Hellcat. That word alone has already made such a huge impression on the automotive world, that by itself, the word evokes thoughts of brutal power, unyielding force, and a general toughness that so eloquently describe this car. Pick your poison, stick shift for those that want to truly master and tame the beast, or a superb automatic, for those that want to get every last bit out of this monster that can be extracted.

If you want the baddest of the bad, the best of the best, and are unafraid to have your lion taming chair and whip at the ready every time to start this ’Cat, then this is your calling. This car is not for the faint of heart. While it can be driven civilly, and can be civil, it is in no way shape or form tame. It really is akin to someone taking a baby wild tiger cub into their home. Yes, they can train it to be nice, yes it will socialize, and yes, it will most likely never be an issue. But, after it’s fully grown, at its heart, and always within a microsecond of reaction or a mistake on your part, it is a wild, untamed beast that with one swipe or bite can kill you. This car should come with a manual that on the outside has a wrapper, which says “Handle with Caution!”

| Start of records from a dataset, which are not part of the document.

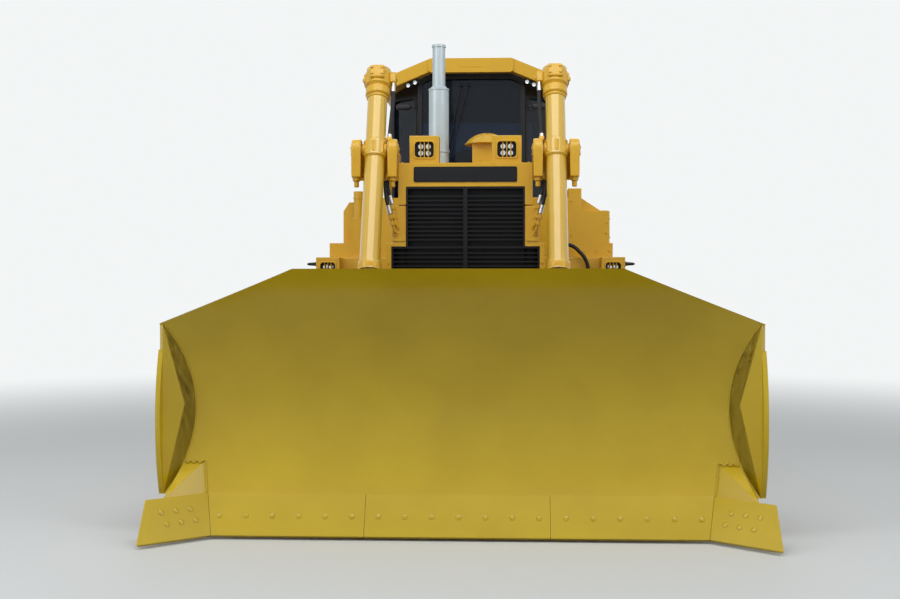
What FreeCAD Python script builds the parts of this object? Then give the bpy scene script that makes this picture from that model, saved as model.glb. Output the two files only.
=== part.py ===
import FreeCAD, Part
import math
import os
import re
import Sketcher
from FreeCAD import Placement, Rotation, Vector

# Crawler bulldozer with raised sprockets, a semi-U blade on push arms, a closed cab and a rear drawbar.
# Millimetres, +Z up, the machine drives towards -Y, its left side is +X.
# The origin is on the ground under the middle of the overall length.

doc = FreeCAD.newDocument("Bulldozer")
sheet = doc.addObject("Spreadsheet::Sheet", "Sizes")

# Driving sizes: alias, value.
sizes = (
    # tracks and what they run on
    ("trackX", 1040), ("shoeWidth", 560), ("trackPitch", 216), ("shoePlate", 18), ("grouserHeight", 65),
    ("grouserFoot", 34), ("grouserTip", 18), ("shoeGap", 12), ("linkInner", 65), ("linkOuter", 65),
    ("railInside", 48), ("railWide", 50), ("frontIdlerY", -900), ("rearIdlerY", 2300), ("idlerRadius", 350),
    ("idlerWide", 210), ("idlerFlange", 35), ("flangeWide", 78), ("runClearance", 0.5), ("sprocketY", 1550),
    ("sprocketZ", 1230), ("sprocketTrack", 434), ("sprocketWide", 76), ("toothTip", 12), ("toothRoot", 32),
    ("rollerRadius", 105), ("rollerFlange", 24), ("rollerCount", 8), ("rollerFirstY", -370),
    ("rollerPitch", 306), ("shaftRadius", 42), ("carrierY", 250), ("carrierRadius", 90),
    # roller frame
    ("frameHalf", 125), ("framePlate", 25), ("frameLow", 460), ("frameHigh", 740), ("guardLow", 260),
    ("frameNose", 130), ("pivotY", 1000), ("pivotZ", 600), ("pivotRadius", 90), ("equalizerY", -250),
    ("equalizerHigh", 100), ("equalizerLong", 140),
    # hull
    ("hullHalf", 430), ("railHigh", 200), ("railBroad", 100), ("bellyLow", 560), ("caseHalf", 450),
    ("caseFront", 1000),
    ("caseRear", 2480), ("caseHigh", 1750), ("drumRadius", 230), ("hubRadius", 250), ("hubOut", 190),
    ("jawY", 3066), ("jawZ", 640), ("jawGap", 110), ("jawPlate", 45), ("jawHalf", 100), ("jawPin", 35),
    # radiator guard, hood and engine
    ("guardFront", -1370), ("guardRear", -1000), ("guardTop", 2558), ("guardHalf", 510), ("cheekHalf", 600),
    ("cheekTop", 1950), ("doorHalf", 558), ("doorSeam", 2234), ("grilleTop", 2378), ("grilleHalf", 452),
    ("grilleLow", 760), ("lowGrilleHalf", 564),
    ("grilleDeep", 60), ("slatPitch", 33), ("slatHigh", 11), ("hoodTop", 2500), ("hoodHalf", 490),
    ("hoodPlate", 25), ("hoodLow", 1300), ("engineHalf", 400), ("engineHigh", 1100), ("engineLong", 950),
    # lift cylinders
    ("liftX", 685), ("trunnionY", -1380), ("trunnionZ", 2650), ("eyeY", -2180), ("eyeZ", 780),
    ("barrelRadius", 76),
    ("barrelBore", 60), ("barrelAbove", 705), ("barrelBelow", 1000), ("rodRadius", 45), ("rodLong", 1660),
    ("collarRadius", 90), ("collarLong", 130), ("yokeInside", 104), ("yokePlate", 66), ("yokePin", 40),
    ("eyeRadius", 85), ("eyeBore", 60), ("eyeWide", 80), ("liftPin", 35), ("lugPlate", 26), ("lugGap", 8),
    # blade
    ("edgeY", -2820), ("edgeZ", 12), ("edgeLean", 60), ("edgeHigh", 250), ("edgeThick", 32),
    ("bowlRadius", 1120),
    ("bowlPlate", 25), ("bladeTop", 1736), ("bladeMid", 1597), ("wingTurn", 40.4), ("wingLong", 520),
    ("sidePlate", 40), ("wingX", 1762), ("wingHalf", 1944), ("cornerX", 1032), ("cornerZ", 1390),
    ("patchTop", 470),
    ("patchLong", 307), ("capPlate", 30), ("capTop", 1210), ("capOut", 85), ("bitHalf", 1971),
    ("jointGap", 2),
    ("backY", -2310), ("backOut", 535), ("backLow", 330), ("backTop", 1500), ("beamHigh", 110),
    ("seatGap", 0.3),
    # push arms and braces
    ("armOut", 430), ("armWide", 180), ("armHigh", 240), ("armY", 500), ("armZ", 600), ("armEye", 150),
    ("armPin", 65), ("braceOut", 400), ("braceY", -1380), ("braceZ", 800), ("braceEndY", -2210),
    ("braceEndZ", 1330), ("braceRadius", 55), ("bracePin", 30), ("braceEye", 65),
    # cab
    ("cabFront", 300), ("cabRear", 1750), ("cabHalf", 740), ("cabLow", 1870), ("sideDrop", 276),
    ("cabNose", 480),
    ("cabCorner", 560), ("roofFlat", 359), ("roofTop", 3645), ("eaveDrop", 183), ("roofThick", 118),
    ("roofOut", 60), ("roofFront", 180), ("roofRear", 1850), ("cabWall", 60), ("glassThick", 8),
    ("doorFront", 640), ("doorRear", 1300), ("doorLow", 1950), ("doorDrop", 415), ("doorThick", 50),
    ("doorGap", 8), ("doorFrame", 90), ("hingeOut", 30),
    ("hingeRadius", 14), ("hingeHigh", 50), ("hingeUp", 180), ("sillZ", 2300),
    # fenders, tanks and lamps
    ("fenderZ", 1850), ("fenderPlate", 20), ("fenderOut", 220), ("fenderFront", 20), ("fenderRear", 2300),
    ("cowlTop", 2400), ("boxFront", 100), ("boxRear", 620), ("boxInner", 860), ("footTop", 2000),
    ("footHalf", 1250),
    ("boxHalf", 1222), ("boxTop", 2280), ("towerHalf", 975), ("towerTop", 2480), ("bracketHalf", 1155),
    ("tankBoxHalf", 1141), ("tankBoxTop", 2369), ("tankBoxSlope", 80), ("fillerX", 995), ("fillerFoot", 2214),
    ("fillerTop", 2460), ("fillerRadius", 47), ("tankRear", 2560), ("tankHalf", 880),
    ("tankLow", 1870), ("tankTop", 2850), ("lampWide", 226), ("lampHigh", 211), ("lampDeep", 160),
    ("lampX", 314),
    ("sideLampWide", 205),
    # stack and intake
    ("stackX", -251), ("stackY", -420), ("stackRadius", 84), ("stackNeck", 54), ("stackStep", 3290),
    ("stackTop", 3640), ("intakeX", 150), ("intakeY", -350), ("intakeWide", 240), ("domeRadius", 180),
    ("domeTop", 2905),
)
for row, (alias, value) in enumerate(sizes, 1):
    sheet.set(f"A{row}", alias)
    sheet.set(f"B{row}", str(value))
    sheet.setAlias(f"B{row}", alias)
doc.recompute()
aliases = {alias for alias, value in sizes}
subParts = []

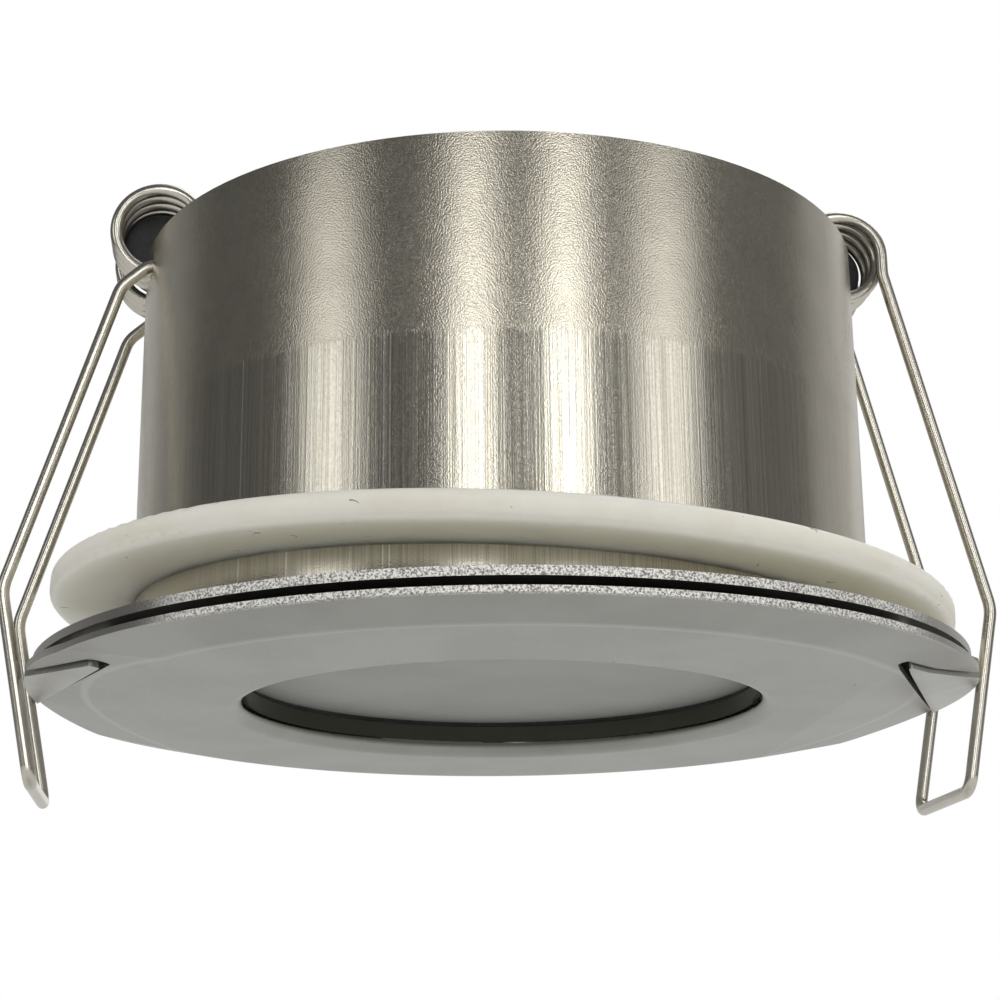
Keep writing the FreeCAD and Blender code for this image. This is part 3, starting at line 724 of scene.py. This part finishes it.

I might be slightly overstating it to get a point across, but I want to leave the impression that this car is too much for most people to handle. Chrysler has done a phenomenal job in taming this beast. But even they admit (Tim Kusinikis) that this car is for the 5%. Not the 5% that can afford it though, the 5% that knows how to responsibly use the power. Because, there will always be that temptation to use the red key and find out what it will do. Regrettably, I think that possibly, not many Hellcats will make it to their tenth birthday.

The car is an absolute wonder, it can do amazing things, is more exciting to drive than a box full of fireworks that has caught on fire, and, in the right hands, will be an absolutely brutal opponent in the car wars that are the drag strip and the standing mile, and even on Road Race courses. If you relish a challenge, then the Dodge SRT Hellcat Challenger has growled its response to that challenge.